Then friends and acquaintances started taunting Uriah and his family members, sending them antisemitic social media posts and messages saying Argamani was rightfully captured by Hamas fighters, he said.

“Is China even going to be a safe place for, say, Jewish businessmen who are known to be Jewish? Will there be hostility verbally, or even physically? In the past, my answer was no, but now I’m not sure,” he said.

After Oct. 7, China’s internet — from message boards to video platforms to social media — suddenly flooded with viciously anti-Israel and antisemitic comments. Pointing to Israel’s actions against the Palestinians, people have said things ranging from support for Hitler and Nazi Germany to the idea that oppressed Jews have become oppressive Nazis.
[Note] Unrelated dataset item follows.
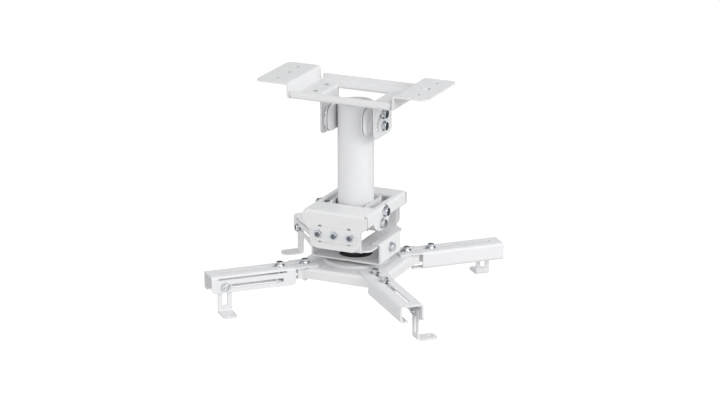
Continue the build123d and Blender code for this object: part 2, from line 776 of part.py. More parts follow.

Steven Spielberg’s Holocaust classic “Schindler’s List,” which has been widely loved in China, was review-bombed so heavily on the video platform Bilibili that its rating declined from 9.7 to 4.3. “Where is the Palestinian Schindler?” read one highly-rated comment.

Commenting became so intense that Israeli and German embassy accounts on Weibo, China’s popular microblogging platform, began filtering responses to some posts.

“We believe in the power of free speech and rational debate… But all this is not without limitations: invective that is degrading to human dignity will be deleted,” the German embassy wrote. “We also want to make it clear that those who deliberately combine the Israeli flag with Nazi symbols in their profile pictures are either ignorant idiots or shameless bastards! Such accounts will be permanently blocked by us.”

It’s not just a phenomenon on social media. State media, such as the Chinese Communist Party-backed national news broadcaster CCTV, claimed that “Jews represent just 3% of the American population but control 70% of its wealth … these factors can be used to exert incomparable influence on politics.” The CCTV video has since been removed, but the hashtag “Jews represent just 3% of the American population but control 70% of its wealth” became a “hot topic” on Weibo, and that unfounded statistic has appeared numerous times in other social media posts seeking to pin the responsibility for the current war against Hamas on a global Jewish conspiracy.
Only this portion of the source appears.